All C–C bond lengths in benzene are equal (~0.140 nm). This is between the length of a single bond (0.154 nm) and a double bond (0.134 nm).

As a result, benzene’s structure cannot be represented accurately by alternating single and double bonds (as in the theoretical Kekule model of cyclohexa-1,3,5-triene.

Edexcel A-Level Chemistry comparison chart of C–C bond lengths showing benzene bonds intermediate between single and double.

Evidence for Delocalisation: Enthalpies of Hydrogenation

Enthalpies of hydrogenation show that benzene is more stable than expected – especially when compared to the theoretical cyclohexa-1,3,5-triene structure.

Less energy is released when benzene is hydrogenated and turned into cyclohexane than would be predicted for cyclohexa-1,3,5-triene.

Hydrogenation of cyclohexene (one C=C bond): ΔH = −120 kJ mol⁻¹

Edexcel A-Level Chemistry bar comparison of hydrogenation enthalpies: expected −360 kJ mol−1 for triene vs actual −208 kJ mol−1 for benzene.

Expected hydrogenation of cyclohexa-1,3,5-triene (three C=C bonds): ΔH = −360 kJ mol⁻¹
Actual hydrogenation of benzene: ΔH = −208 kJ mol⁻¹

This less exothermic enthalpy change for benzene indicates it is more stable than expected, due to delocalisation energy.

Reactivity of Benzene

Benzene is less reactive than alkenes because of its electron delocalisation, which spreads the π-electron density evenly across the ring. This delocalisation makes it harder to attract electrophiles.

Reactions of Benzene

There are several reactions of benzene you need to know.

Combustion

Benzene burns with a smoky flame (incomplete combustion).

Bromination

Forms bromobenzene
Requires FeBr₃ or AlBr₃ as a catalyst to polarise the Br₂ molecule.

Nitration

Forms nitrobenzene
Uses a nitrating mixture of conc. HNO₃ and H₂SO₄ to form NO₂⁺ electrophile.

Friedel–Crafts Alkylation/Acylation

Forms alkylbenzene or acylbenzene
React with halogenoalkanes or acyl chlorides using AlCl₃.

Edexcel A-Level Chemistry acylation of benzene using an acyl chloride and AlCl3 catalyst.

Edexcel A-Level Chemistry alkylation of benzene using a halogenoalkane and AlCl3 catalyst.

Electrophilic Substitution Mechanisms

Benzene reacts with electrophiles by electrophilic substitution. In all these reactions the following standard mechanism occurs:

Edexcel A-Level Chemistry stepwise electrophilic substitution mechanism on benzene ring: electrophile attack, proton loss, ring restoration.

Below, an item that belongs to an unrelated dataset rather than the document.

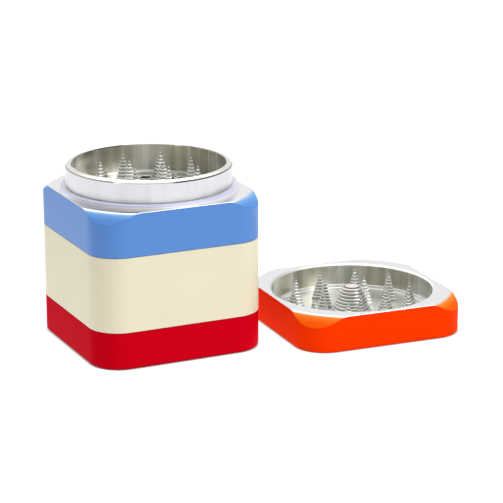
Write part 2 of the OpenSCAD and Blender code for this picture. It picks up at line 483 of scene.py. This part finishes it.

Step 1 Electrophile is generated (e.g., NO₂⁺, Br⁺) and electrophile attacks benzene ring.
Step 2 A proton is lost
Step 3 The delocalised system is restored with the electrophile substituted into the benzene ring.

Phenol and Bromine

Phenol is an aromatic compound which consists of a benzene ring with a hydroxy (OH) group.

Edexcel A-Level Chemistry structural formula of phenol with benzene ring and hydroxyl substituent.

Unlike benzene, phenol reacts readily with bromine water without a catalyst, producing a white precipitate of 2,4,6-tribromophenol.

Edexcel A-Level Chemistry reaction of phenol with bromine water forming 2,4,6-tribromophenol white precipitate.

The increased reactivity is due to the lone pair on the O atom delocalising into the ring, activating it and making it more reactive with electrophiles.

Edexcel A-Level Chemistry illustration of increased electron density in phenol ring from oxygen lone pair donation.

In the case of bromine, the increased electron density in the ring is able to polarise the Br₂ molecule more than for benzene, generating the electrophile needed.

Summary

Benzene has equal C–C bond lengths and extra stability due to a delocalised π system.
Hydrogenation data support the delocalised model rather than alternating double bonds.
Benzene undergoes electrophilic substitution rather than addition.
Bromination forms bromobenzene, nitration forms nitrobenzene and Friedel–Crafts reactions need electrophile generation from a halogenoalkane or acyl chloride.
Phenol activates the ring so it reacts with bromine without a catalyst.